Trustees of the pension system for state and county workers were told yesterday that the ERS' liability almost certainly will increase in the current fiscal year and that they need to guard against any attempts to reduce funding for the system while opposing any expansion in retirement benefits.

"The bottom line is given what has transpired since June 30, it's a period of extreme caution," said W. Michael Carter, of Gabriel, Roeder, Smith & Co., a consultant to the pension plan.

The almost unprecedented events on Wall Street since the middle of September have taken their toll on public and private pension portfolios nationwide. For the ERS, it likely will mean a bigger mountain to climb in funding future benefit payments because it now has less to apply against what it's projected to owe.

The ERS still has plenty of money to fund benefits paid to 36,260 retired members for this year and years to come.
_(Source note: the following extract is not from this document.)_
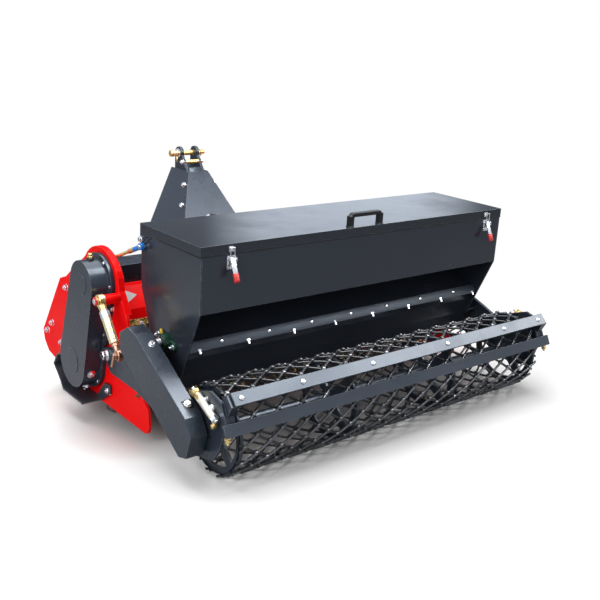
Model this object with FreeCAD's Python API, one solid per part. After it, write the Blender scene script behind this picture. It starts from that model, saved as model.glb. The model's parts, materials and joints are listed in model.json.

Funding for the benefits comes primarily from state and county government contributions to the worker retirement plan and from gains on the investment of those funds.

But the ERS' funding of future benefits for 66,589 workers who have not yet retired suffered in prior years when state and counties diverted money that should have been contributed to the pension fund. The diverted funds were used to deal with budget shortfalls.

That diversion of funds is one of the main reasons why the ERS' liability for future payments stood at $5.17 billion at the end of June.

"The state and counties are still paying for the way this plan was funded for so many years," Carter said.

The state legislature has ended the practice of diverting contributions, and has committed to solving the liability problem. Last year the government employers paid $489 million to the ERS and are projected to pay an estimated $585 million this year.

But unfunded liability most likely will balloon this year given the shrinking value of the portfolio.

The total size of the portfolio was $10.8 billion at the end of June.

Yesterday trustees were informed the value of the portfolio tumbled 24 percent in the first five months of its current fiscal year that began in July and is now under $9 billion.

They also were presented with a number of possible scenarios based on investment returns. The estimates that featured a decline in the portfolio showed the unfunded liability rising, the percentage of liability funding falling and an increased time for the ERS to get to 100 percent funding.

If, for example, the market failed to rebound and the ERS ended the year with a 24 percent decline, the unfunded liability would jump by about $1 billion and the funding ratio, already one of the lowest in the nation among state pension plans at 68.8 percent, would fall to 64.7 percent.

With an 8 percent decline in the portfolio, the unfunded liability would still increase to $5.74 billion.